[Data listing]
[start]

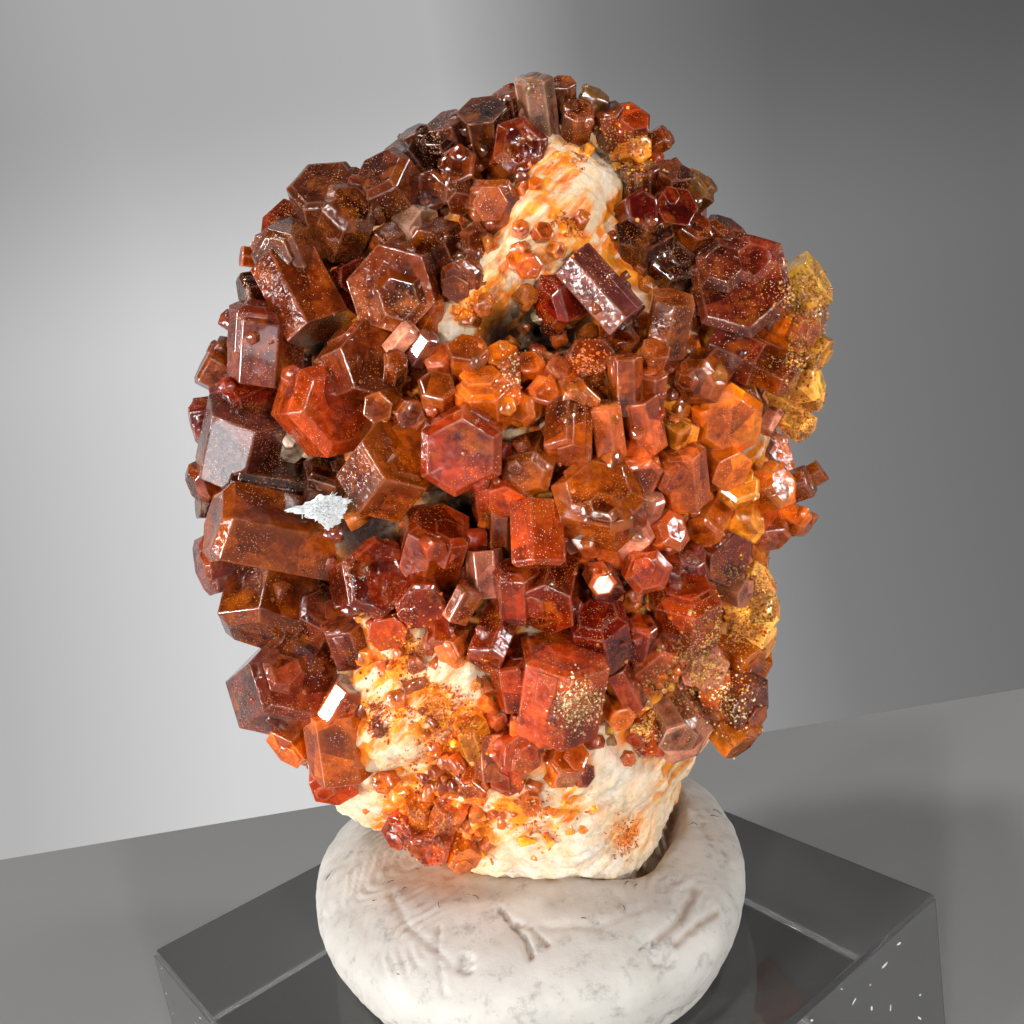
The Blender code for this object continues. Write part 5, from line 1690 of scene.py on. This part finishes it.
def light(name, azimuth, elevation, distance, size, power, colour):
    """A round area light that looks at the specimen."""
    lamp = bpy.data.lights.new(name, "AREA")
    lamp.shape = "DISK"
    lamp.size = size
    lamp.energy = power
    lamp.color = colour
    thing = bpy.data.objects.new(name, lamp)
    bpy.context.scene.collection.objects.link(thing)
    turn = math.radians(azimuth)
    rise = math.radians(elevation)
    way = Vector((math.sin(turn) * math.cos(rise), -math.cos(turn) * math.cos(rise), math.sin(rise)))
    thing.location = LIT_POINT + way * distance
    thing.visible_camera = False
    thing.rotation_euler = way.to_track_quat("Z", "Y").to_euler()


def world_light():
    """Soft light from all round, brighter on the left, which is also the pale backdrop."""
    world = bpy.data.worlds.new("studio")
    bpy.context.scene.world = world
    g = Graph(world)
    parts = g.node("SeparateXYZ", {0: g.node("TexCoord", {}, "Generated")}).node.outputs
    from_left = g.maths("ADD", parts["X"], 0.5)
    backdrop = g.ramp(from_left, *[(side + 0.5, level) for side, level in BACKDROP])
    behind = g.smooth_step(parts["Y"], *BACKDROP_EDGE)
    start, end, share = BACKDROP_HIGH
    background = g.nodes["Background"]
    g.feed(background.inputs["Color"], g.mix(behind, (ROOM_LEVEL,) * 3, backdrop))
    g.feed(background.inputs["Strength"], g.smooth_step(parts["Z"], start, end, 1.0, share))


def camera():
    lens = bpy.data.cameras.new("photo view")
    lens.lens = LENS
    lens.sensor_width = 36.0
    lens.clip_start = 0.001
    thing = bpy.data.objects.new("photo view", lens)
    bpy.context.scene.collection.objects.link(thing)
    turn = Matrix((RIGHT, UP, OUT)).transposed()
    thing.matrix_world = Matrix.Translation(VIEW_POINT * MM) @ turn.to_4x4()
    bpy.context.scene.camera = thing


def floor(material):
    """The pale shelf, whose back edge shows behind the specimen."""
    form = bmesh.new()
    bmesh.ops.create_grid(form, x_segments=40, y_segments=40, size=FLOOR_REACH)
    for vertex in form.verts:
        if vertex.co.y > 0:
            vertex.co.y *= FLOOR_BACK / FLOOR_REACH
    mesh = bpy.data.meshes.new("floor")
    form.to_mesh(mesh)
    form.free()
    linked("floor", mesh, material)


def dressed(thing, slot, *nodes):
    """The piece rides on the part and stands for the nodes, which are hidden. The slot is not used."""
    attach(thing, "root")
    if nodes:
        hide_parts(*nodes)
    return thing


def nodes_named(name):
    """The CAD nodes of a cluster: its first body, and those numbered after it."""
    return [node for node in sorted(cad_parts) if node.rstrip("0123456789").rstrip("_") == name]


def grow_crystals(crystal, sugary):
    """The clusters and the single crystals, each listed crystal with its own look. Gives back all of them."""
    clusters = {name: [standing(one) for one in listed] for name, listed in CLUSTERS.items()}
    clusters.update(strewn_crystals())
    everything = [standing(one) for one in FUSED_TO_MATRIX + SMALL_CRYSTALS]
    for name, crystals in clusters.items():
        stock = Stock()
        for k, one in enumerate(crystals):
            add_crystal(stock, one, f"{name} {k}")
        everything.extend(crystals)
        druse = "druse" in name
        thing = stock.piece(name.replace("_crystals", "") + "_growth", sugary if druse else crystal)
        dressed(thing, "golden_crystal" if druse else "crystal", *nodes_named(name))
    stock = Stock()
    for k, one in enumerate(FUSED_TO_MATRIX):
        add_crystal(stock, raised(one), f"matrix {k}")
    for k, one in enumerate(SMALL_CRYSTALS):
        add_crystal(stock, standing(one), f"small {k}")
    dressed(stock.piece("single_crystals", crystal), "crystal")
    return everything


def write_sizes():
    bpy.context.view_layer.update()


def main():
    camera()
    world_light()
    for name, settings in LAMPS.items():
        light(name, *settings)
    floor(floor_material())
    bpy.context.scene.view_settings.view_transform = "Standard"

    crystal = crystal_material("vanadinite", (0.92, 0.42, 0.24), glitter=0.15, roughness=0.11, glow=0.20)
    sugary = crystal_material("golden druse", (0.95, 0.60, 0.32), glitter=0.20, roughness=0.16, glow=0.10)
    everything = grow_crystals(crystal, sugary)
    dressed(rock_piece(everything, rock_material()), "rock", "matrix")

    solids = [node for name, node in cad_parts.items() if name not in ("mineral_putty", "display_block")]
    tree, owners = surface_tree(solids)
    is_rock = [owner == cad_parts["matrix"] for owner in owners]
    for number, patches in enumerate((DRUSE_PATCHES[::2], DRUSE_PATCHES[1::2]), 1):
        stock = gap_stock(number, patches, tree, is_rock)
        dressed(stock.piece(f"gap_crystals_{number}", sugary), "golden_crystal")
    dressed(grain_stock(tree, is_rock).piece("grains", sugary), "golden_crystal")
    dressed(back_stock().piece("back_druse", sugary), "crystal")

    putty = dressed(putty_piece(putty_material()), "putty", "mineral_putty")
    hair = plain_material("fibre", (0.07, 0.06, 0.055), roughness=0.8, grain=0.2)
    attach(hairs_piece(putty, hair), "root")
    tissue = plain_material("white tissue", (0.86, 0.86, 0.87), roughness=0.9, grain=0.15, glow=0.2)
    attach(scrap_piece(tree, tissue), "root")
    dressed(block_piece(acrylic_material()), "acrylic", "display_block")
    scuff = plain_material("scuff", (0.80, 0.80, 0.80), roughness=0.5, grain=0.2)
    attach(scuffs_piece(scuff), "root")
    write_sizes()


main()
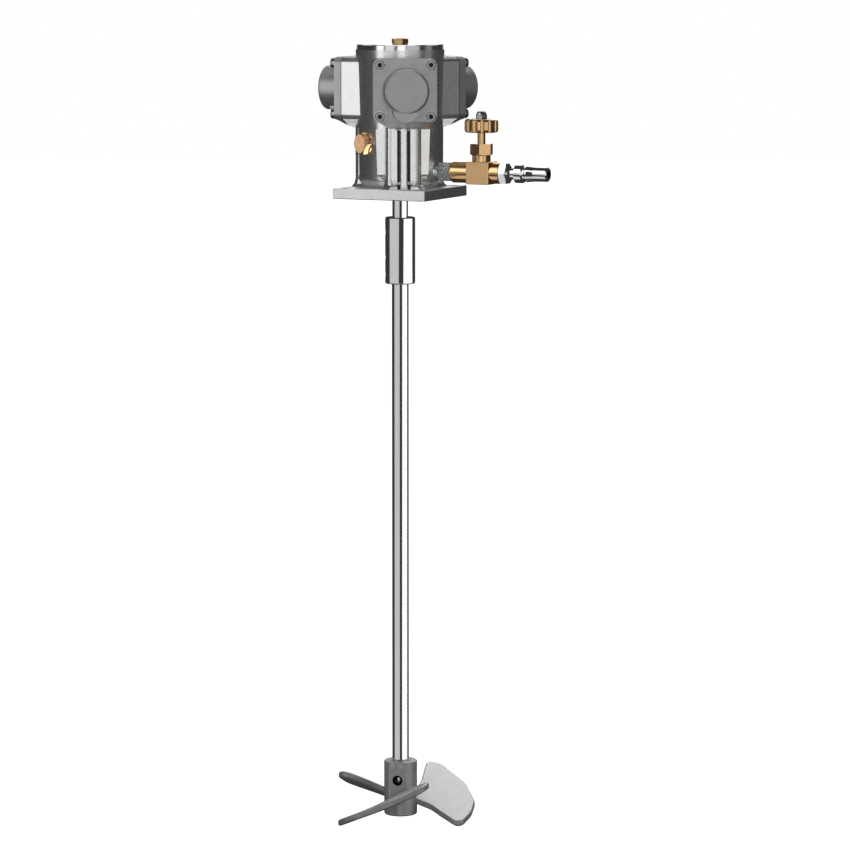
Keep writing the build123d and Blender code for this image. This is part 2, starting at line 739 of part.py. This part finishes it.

[end]

* _AIM OF THE EXERCISE_:
Reply with the number of lines in the preceding entries that contain "code", and no other words.

* _TASK OUTPUT_:
2